Unternehmen, Industrie und Politik diskutieren über Kürzungen bei den Beiträgen zum Familienlastenausgleichsfonds und zur Arbeitslosenversicherung. Die möglichen Folgen sind:

  • Weniger Familienbeihilfe und Kinderbetreuungsgeld für Eltern in Karenz
  • Geringeres Arbeitslosengeld und schnelleres Abrutschen in die Armut nach Jobverlust

Aber das sind noch gar nicht die einzigen möglichen Konsequenzen. Es könnte in weiterer Folge zu längeren Wartezeiten auf Arzttermine und Operationen kommen oder dazu, dass  im Spital künftig Ambulanzgebühren erhoben werden. Gemeinde-Kindergärten, -Schulen und öffentlicher Verkehr müssten möglicherweise mit weniger Geld auskommen.

#6: Woher weiß man, was bei Kürzungen passiert?

Ganz einfach: Weil man es schon gesehen hat. In den letzten Jahren haben Arbeitgeber nämlich bereits mehrfach Kürzungen der Sozialstaatsbeiträge durchgesetzt, was Löcher in die Unfallversicherung und in die Familienkassen gerissen hat.
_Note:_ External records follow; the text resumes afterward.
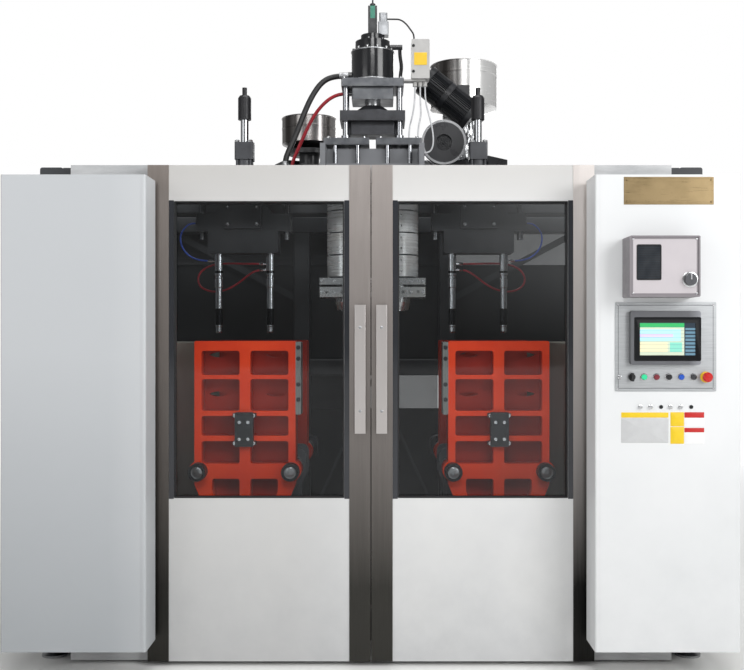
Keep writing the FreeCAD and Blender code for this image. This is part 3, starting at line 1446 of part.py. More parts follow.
def extruders():
    """Two barrels fanned out behind the head, each with its hopper, gear and drive motor."""
    barrels = []
    left_hopper = (LEFT_HOPPER_R, LEFT_HOPPER_LOW, LEFT_HOPPER_HIGH)
    right_hopper = (RIGHT_HOPPER_R, RIGHT_HOPPER_LOW, RIGHT_HOPPER_HIGH)
    throat_near = BARREL_LONG - THROAT / 2
    throat_far = BARREL_LONG + THROAT / 2
    gear_end = throat_far + 185
    covers = 4
    cover_pitch = (throat_near - 117) / covers
    turns = int((throat_near - 10) / SCREW_PITCH) + 1
    for (name, side), hopper in zip(SIDES, (left_hopper, right_hopper)):
        start, way = extruder_frame(side)
        throat_at = start + way * BARREL_LONG
        radius, low, high = hopper[0], BARREL_Z + hopper[1], BARREL_Z + hopper[1] + hopper[2]
        pipe = along(start, way, BARREL_R, 70, throat_near)
        adapter = along(start, way, 75, -60, 70)
        behind_head = box(-900, 900, start.y, start.y + 300, BARREL_Z - 90, BARREL_Z + 90)
        adapter = adapter.common(behind_head)
        flange = along(start, way, 74, 70, 100)
        cover = []
        for k in range(covers):
            s0 = 120 + k * cover_pitch
            cover.append(along(start, way, BARREL_BAND_R, s0, s0 + cover_pitch - 14))
        bore = along(start, way, BARREL_BORE, 60, throat_near)
        barrels.append(cut(join(adapter, flange, pipe, *cover), bore))

        top_z = BARREL_Z + 90
        block = aligned_block(start, way, throat_near, throat_far, 75, BARREL_Z - 75, top_z)
        stem = Part.makeCylinder(58, low - top_z - 26, V(throat_at.x, throat_at.y, top_z))
        top = Part.makeCylinder(118, 26, V(throat_at.x, throat_at.y, low - 26))
        gear = aligned_block(start, way, throat_far, gear_end, 120, GEAR_LOW, BARREL_Z + 130)
        motor = along(start, way, 84, gear_end, gear_end + 160)
        through = along(start, way, BARREL_BORE, throat_near, throat_far)
        feed = Part.makeCylinder(26, low - BARREL_Z, V(throat_at.x, throat_at.y, BARREL_Z))
        pieces = [block, stem, top, gear, motor]
        if side > 0:
            pieces += upper_motor(throat_at)
        save(f"{name}_extruder_drive", cut(join(*pieces), through, feed))

        profile = [
            (26, low),
            (60, low),
            (radius, low + 34),
            (radius, high),
            (radius - HOPPER_WALL, high),
            (radius - HOPPER_WALL, low + 36),
            (58, low + 3),
            (26, low + 3),
        ]
        save(f"{name}_extruder_hopper", turned(profile, throat_at.x, throat_at.y))

        screw_shaft = along(start, way, SCREW_ROOT, 72, throat_far - SEAT)
        flights = []
        for k in range(turns):
            s0 = 90 + k * SCREW_PITCH
            flights.append(along(start, way, BARREL_BORE - 2 * FIT, s0, s0 + FLIGHT_THICK))
        save(f"{name}_extruder_screw", join(screw_shaft, *flights))
    save("extruder_barrels", *barrels)
    save("cooling_blower", blower())


# ---- operating panel on the right cabinet ----
def programmer_unit():
    face = CABINET_FACE_Y
    front = face - PROGRAMMER_DEPTH
    x0, x1, z0, z1 = PROGRAMMER_LEFT, PROGRAMMER_RIGHT, PROGRAMMER_LOW, PROGRAMMER_HIGH
    floor = front + DIAL_RECESS
    case = plate("xz", x0, x1, z0, z1, front, face, 6)
    rim = plate("xz", x0 + 6, x1 - 6, z0 + 6, z1 - 6, front, floor, 4)
    inside = plate("xz", x0 + 5, x1 - 5, z0 + 5, z1 - 5, floor + 4, face - 4, 4)
    s0, s1, t0, t1 = x0 + 31, x0 + 122, z0 + 69, z0 + 203
    screen_hole = plate("xz", s0, s1, t0, t1, floor, floor + 4, 2)
    knob_hole = rod("y", (DIAL_X, DIAL_Z), 4 + FIT, front, front + 30)
    case = cut(case, rim, inside, screen_hole, knob_hole)
    screen = plate("xz", s0 + SEAT, s1 - SEAT, t0 + SEAT, t1 - SEAT, floor + 0.5, floor + 4, 2)
    save("programmer_unit", case, screen)
    dial_back = floor - SEAT
    dial_front = dial_back - DIAL_THICK
    dial = rod("y", (DIAL_X, DIAL_Z), DIAL_R, dial_front, dial_back)
    nib_front = dial_front - DIAL_NIB
    nib = plate(
        "xz", DIAL_X - 3, DIAL_X + 3, DIAL_Z - 4, DIAL_Z + 20, nib_front, dial_front + 1, 2
    )
    stem = rod("y", (DIAL_X, DIAL_Z), 4, dial_front, floor + 20)
    save("programmer_knob", join(dial, nib, stem))


def operator_panel():
    face = CABINET_FACE_Y
    front = face - PANEL_THICK
    sheet = plate("xz", PANEL_LEFT, PANEL_RIGHT, PANEL_LOW, PANEL_HIGH, front, face, 4)
    names = ("selector", "green", "maroon", "black", "blue", "grey", "stop")
    places = control_places()
    holes = [rod("y", (x, CONTROL_Z), CONTROL_HOLE, front, face) for x in places]
    save("operator_panel", cut(sheet, *holes))

    x0, x1, z0, z1 = PANEL_LEFT + 57, PANEL_RIGHT - 70, PANEL_LOW + 108, PANEL_HIGH - 36
    nose = front - 26
    case = plate("xz", x0, x1, z0, z1, nose, front, 10)
    s0, s1, t0, t1 = x0 + 36, x1 - 22, z0 + 38, z1 - 48
    recess = plate("xz", s0, s1, t0, t1, nose, nose + 3, 2)
    case = case.cut(recess)
    screen = plate("xz", s0 + SEAT, s1 - SEAT, t0 + SEAT, t1 - SEAT, nose + 1, nose + 3, 2)
    save("touch_screen_unit", case, screen)
    behind = front + CONTROL_BEHIND
    for label, x in zip(names, places):
        if label == "selector":
            head = rod("y", (x, CONTROL_Z), 14, front - 9, front - SEAT)
            neck = rod("y", (x, CONTROL_Z), CONTROL_R, front - 9, behind)
            lever = plate(
                "xz", x - 5, x + 5, CONTROL_Z - 17, CONTROL_Z + 17, front - 24, front - 8, 3
            )
            save("selector_switch", join(head, lever, neck))
        elif label == "stop":
            under = -STOP_TRAVEL - STOP_PROUD
            profile = [
                (0, under - 18),
                (14, under - 17),
                (20, under - 12),
                (20, under - 6),
                (13, under - 1),
                (CONTROL_R, under),
                (CONTROL_R, CONTROL_BEHIND),
                (0, CONTROL_BEHIND),
            ]
            points = [V(x + r, front + out, CONTROL_Z) for r, out in profile]
            half = Part.Face(Part.makePolygon(points + points[:1]))
            save("stop_button", half.revolve(V(x, 0, CONTROL_Z), V(0, 1, 0), 360))
        else:
            cap_front = front - BUTTON_TRAVEL - BUTTON_PROUD
            cap = rod("y", (x, CONTROL_Z), CONTROL_R, cap_front, behind)
            save(f"{label}_button", cap)


def roof_hoses():
    """Pressure hoses and leads that hang free above the machine."""
    y = PART_Y
    left = -PROGRAM_R - 16
    high = PROGRAM_TOP - 120
    bridge_top = HEAD_BEAM_TOP + BRIDGE_THICK
    black = [
        (left, y, high),
        (left - 70, y, high),
        (left - 133, y - 10, high - 31),
        (left - 183, y - 28, high - 109),
        (left - 223, y - 50, high - 206),
        (left - 257, y - 76, high - 311),
        (left - 289, y - 104, high - 391),
        (left - 309, y - 120, bridge_top + 52),
        (left - 309, y - 120, bridge_top),
    ]
    port = CYLINDER_PLATE_LOW - 12
    red = [
        (-104, y, port),
        (-156, y, port),
        (-212, y + 6, port - 19),
        (-264, y + 16, port - 62),
        (-308, y + 30, port - 120),
        (-345, y + 44, port - 190),
        (-380, y + 56, port - 266),
        (-418, y + 64, bridge_top + 64),
        (-418, y + 64, bridge_top),
    ]
    return_line = [
        (PROGRAM_R + 30, y, PROGRAM_TOP + 11),
        (PROGRAM_R + 30, y, PROGRAM_TOP - 18),
        (PROGRAM_R + 40, y, PROGRAM_TOP - 73),
        (PROGRAM_R + 32, y, PROGRAM_TOP - 122),
        (PROGRAM_R + 32, y, CYLINDER_PLATE_TOP),
    ]
    hoses = [
        hose("black pressure hose", black, 14),
        hose("red pressure hose", red, 9),
        hose("black return hose", return_line, 9),
    ]
    box_y = y - 60
    gland = CYLINDER_PLATE_TOP - 32
    cable_z = PROGRAM_TOP + 167
    plate_top = DIE_TOP_PLATE_TOP
    cable = [
        (74, y, cable_z),
        (106, y, cable_z),
        (138, y - 16, cable_z - 6),
        (168, y - 32, cable_z - 32),
        (192, y - 46, cable_z - 70),
        (207, box_y, cable_z - 96),
        (207, box_y, CYLINDER_PLATE_TOP + 205),
    ]
    inner_wire = [
        (212, box_y, gland),
        (212, box_y, gland - 70),
        (200, box_y - 6, gland - 146),
        (182, box_y - 2, plate_top + 52),
        (182, box_y - 2, plate_top),
    ]
    middle_wire = [
        (238, box_y, gland),
        (238, box_y, gland - 70),
        (243, box_y - 8, gland - 146),
        (226, box_y - 14, plate_top + 52),
        (226, box_y - 14, plate_top),
    ]
    web_z = HEAD_BLOCK_TOP - 22
    outer_wire = [
        (262, box_y, gland),
        (262, box_y, gland - 70),
        (284, box_y - 8, gland - 152),
        (300, box_y - 12, web_z + 112),
        (304, box_y - 14, web_z + 58),
        (298, box_y - 14, web_z + 22),
        (280, box_y - 14, web_z),
        (HEAD_BLOCK_HALF, box_y - 14, web_z),
    ]
    leads = [
        hose("sensor cable", cable, 4),
        hose("inner lead", inner_wire, 4),
        hose("middle lead", middle_wire, 4),
        hose("outer lead", outer_wire, 4),
    ]
    save("roof_hoses_and_leads", *hoses, *leads)


machine_frame()
levelling_feet()
save("sheet_covers", *side_covers(), *rear_covers(), *side_housings())
door_rails()
cabinets()
doors()
for label, direction in SIDES:
    clamp_station(label, direction * STATION_X, direction)
    carriage(label, direction * STATION_X, direction)
    blow_unit(label, direction * STATION_X + BLOW_SHIFT, direction)
carriage_rails()
shuttle_cylinders()
blow_cylinders()
die_head()
head_stack()
mandrel_crosshead()
programming_cylinder()
junction_box()
extruders()
programmer_unit()
operator_panel()
roof_hoses()
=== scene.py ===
import math

import bmesh
import bpy
import numpy as np
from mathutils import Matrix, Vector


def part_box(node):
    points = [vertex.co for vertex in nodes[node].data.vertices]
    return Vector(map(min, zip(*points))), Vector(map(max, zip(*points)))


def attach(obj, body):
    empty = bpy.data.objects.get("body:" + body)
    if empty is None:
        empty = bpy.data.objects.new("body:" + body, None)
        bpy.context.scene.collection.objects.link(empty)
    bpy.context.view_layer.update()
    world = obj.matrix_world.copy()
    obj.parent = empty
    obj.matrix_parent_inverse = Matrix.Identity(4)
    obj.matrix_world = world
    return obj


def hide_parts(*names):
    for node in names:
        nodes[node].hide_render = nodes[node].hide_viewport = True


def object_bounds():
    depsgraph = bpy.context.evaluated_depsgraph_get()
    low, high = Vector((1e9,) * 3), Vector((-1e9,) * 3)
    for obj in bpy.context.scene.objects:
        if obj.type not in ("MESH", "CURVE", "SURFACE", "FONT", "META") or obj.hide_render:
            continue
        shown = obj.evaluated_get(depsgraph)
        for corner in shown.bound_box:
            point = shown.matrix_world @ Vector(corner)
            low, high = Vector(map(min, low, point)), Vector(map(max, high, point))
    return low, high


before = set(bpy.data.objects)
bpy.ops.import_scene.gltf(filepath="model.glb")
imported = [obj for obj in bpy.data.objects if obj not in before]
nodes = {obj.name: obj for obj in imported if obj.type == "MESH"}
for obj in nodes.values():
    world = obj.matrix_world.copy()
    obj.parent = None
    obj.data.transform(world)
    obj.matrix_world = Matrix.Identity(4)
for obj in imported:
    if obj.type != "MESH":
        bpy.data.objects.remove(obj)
cad_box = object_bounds()


# ---- Place of work: a pale floor and the view of the machine's front ----
# The floor is plain and pale, runs off to white far behind, and keeps the machine's shadow.
# The light is soft and a little stronger from the right, as in a hall with windows there.
scene = bpy.context.scene
scene.view_settings.view_transform = "Standard"


class Wire:
    """One output of a node. Sums, products and powers of wires and numbers add Math nodes."""

    def __init__(self, owner, socket):
        self.owner = owner
        self.socket = socket

    def __add__(self, other):
        return self.owner.maths("ADD", self, other)

    def __sub__(self, other):
        return self.owner.maths("SUBTRACT", self, other)

    def __rsub__(self, other):
        return self.owner.maths("SUBTRACT", other, self)

    def __mul__(self, other):
        return self.owner.maths("MULTIPLY", self, other)

    def __truediv__(self, other):
        return self.owner.maths("DIVIDE", self, other)

    def __pow__(self, other):
        return self.owner.maths("POWER", self, other)

    def __gt__(self, other):
        return self.owner.maths("GREATER_THAN", self, other)

    def __lt__(self, other):
        return self.owner.maths("LESS_THAN", self, other)

    __radd__ = __add__
    __rmul__ = __mul__


class Nodes:
    """The nodes of one material, or of the world, and the wires between them."""

    def __init__(self, owner, shader):
        owner.use_nodes = True
        self.tree = owner.node_tree
        self.shader = self.tree.nodes[shader]

    def feed(self, socket, value):
        """Joins a socket to a wire, or sets it to a plain value or the colour of a code."""
        if isinstance(value, Wire):
            self.tree.links.new(value.socket, socket)
        else:
            socket.default_value = shade(value) if isinstance(value, str) else value

    def add(self, kind, settings, *values, output=0, **named):
        """Adds a node: its settings first, then the values or wires of its sockets."""
        node = self.tree.nodes.new(kind)
        for key, value in settings.items():
            setattr(node, key, value)
        for socket, value in zip(node.inputs, values):
            self.feed(socket, value)
        for key, value in named.items():
            self.feed(node.inputs[key], value)
        return Wire(self, node.outputs[output])

    def maths(self, operation, *values):
        return self.add("ShaderNodeMath", {"operation": operation}, *values)

    def band(self, value, low, high, out_low=0.0, out_high=1.0):
        """A straight ramp from out_low to out_high while the value goes from low to high."""
        return self.add("ShaderNodeMapRange", {"clamp": True}, value, low, high, out_low, out_high)

    def set(self, **sockets):
        """Feeds the shader's sockets; their names are written with _ for a space."""
        for key, value in sockets.items():
            self.feed(self.shader.inputs[key.replace("_", " ")], value)


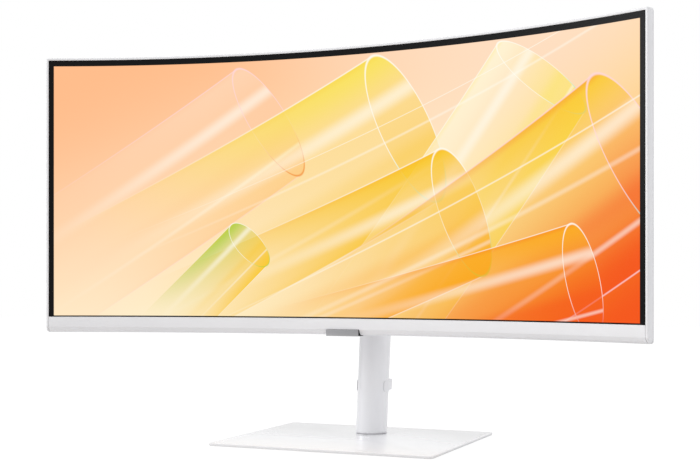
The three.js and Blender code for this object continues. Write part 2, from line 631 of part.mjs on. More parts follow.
function columnInside() {
  const wall = COLUMN_WALL + GAP;
  const foot = cut(leaned(columnBar(wall, 2.7, 14)), roundBar(6.3, 0, 30));
  place(columnFrame, 'column_foot', foot, darkSteel);
  const collar = cut(columnBar(0.3, 0.35, COLUMN_FOOT - GAP), roundBar(12.4, -1, 5));
  place(columnFrame, 'foot_collar', collar, whitePlastic);
  place(columnFrame, 'thrust_washer', ring(11, 6.3, 14.3, 15.3), darkSteel);
  const tube = cut(roundBar(8.5, 26, 200, 0, 0, 24), roundBar(4.2, 30, 210, 0, 0, 24));
  place(columnFrame, 'gas_spring_cylinder', leaned(tube), darkSteel);
  place(columnFrame, 'gas_spring_rod', leaned(roundBar(3.6, 185, 361.9, 0, 0, 20)), steel);
  const slide = cut(block(-11.5, 11.5, -12, 12, 286, 361.9), roundBar(9.6, 280, 352, 0, 0, 24),
    roundBar(3.9, 340, 370, 0, 0, 20));
  place(columnFrame, 'carriage_block', leaned(slide), steel);
  place(columnFrame, 'glide_upper', leaned(columnBar(wall, 362.2, 371)), filmWhite);
  const lower = cut(columnBar(wall, 276, 285.7), roundBar(9.6, 270, 290, 0, 0, 24));
  place(columnFrame, 'glide_lower', leaned(lower), filmWhite);
}

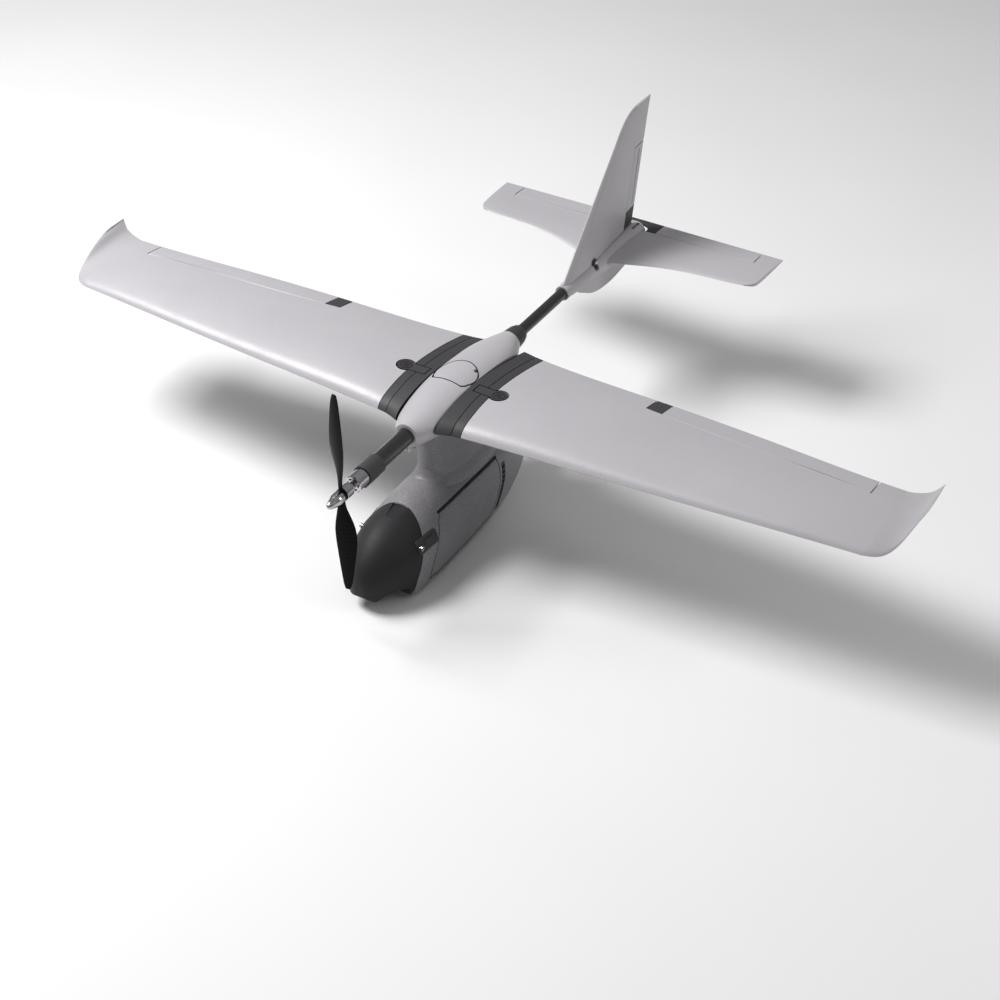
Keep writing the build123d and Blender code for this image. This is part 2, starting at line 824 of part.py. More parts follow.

Insgesamt fehlen jetzt knapp 1,7 Mrd. Euro pro Jahr – oder 7,3 Mrd. seit Beginn der Kürzungen 2016. Dringende Maßnahmen, wie z. B. die Anerkennung neuer Berufskrankheiten, konnten nicht umgesetzt werden.

#7: Was will die Arbeiterkammer?

„Wir als Arbeiterkammer stellen uns entschieden gegen alle Kürzungen der Lohnnebenkosten“, stellt AK Präsident Bernhard Heinzle klar. „Denn in Wirklichkeit handelt es sich bei den Lohnnebenkosten um Lohnnebenleistungen: Die Beschäftigten profitieren von den Beiträgen zum Sozialstaat. Und auch die gesamte Volkswirtschaft des Landes baut darauf auf. Sie zu kürzen würde den Arbeitnehmer:innen schaden und das System schwächen. Profitieren würde nur die Arbeitgeberseite.“ Anstatt die Lohnnebenkosten zu senken, sollten die Regierenden lieber sicherstellen, dass es auch überall zu den Lohnnebenleistungen kommt, erklärt der AK Präsident. „Schließlich zahlt jede:r Beschäftigte in die Wohnbauförderung ein – dann sollen aber auch tatsächlich leistbare Wohnungen damit geschaffen werden. Garantieren würde das eine längst überfällige Zweckbindung der Wohnbauförderung.“ Was die Beiträge zum Sozialstaat angeht, ist für AK Präsident Bernhard Heinzle jedenfalls klar: „Hände weg von den Lohnnebenkosten!”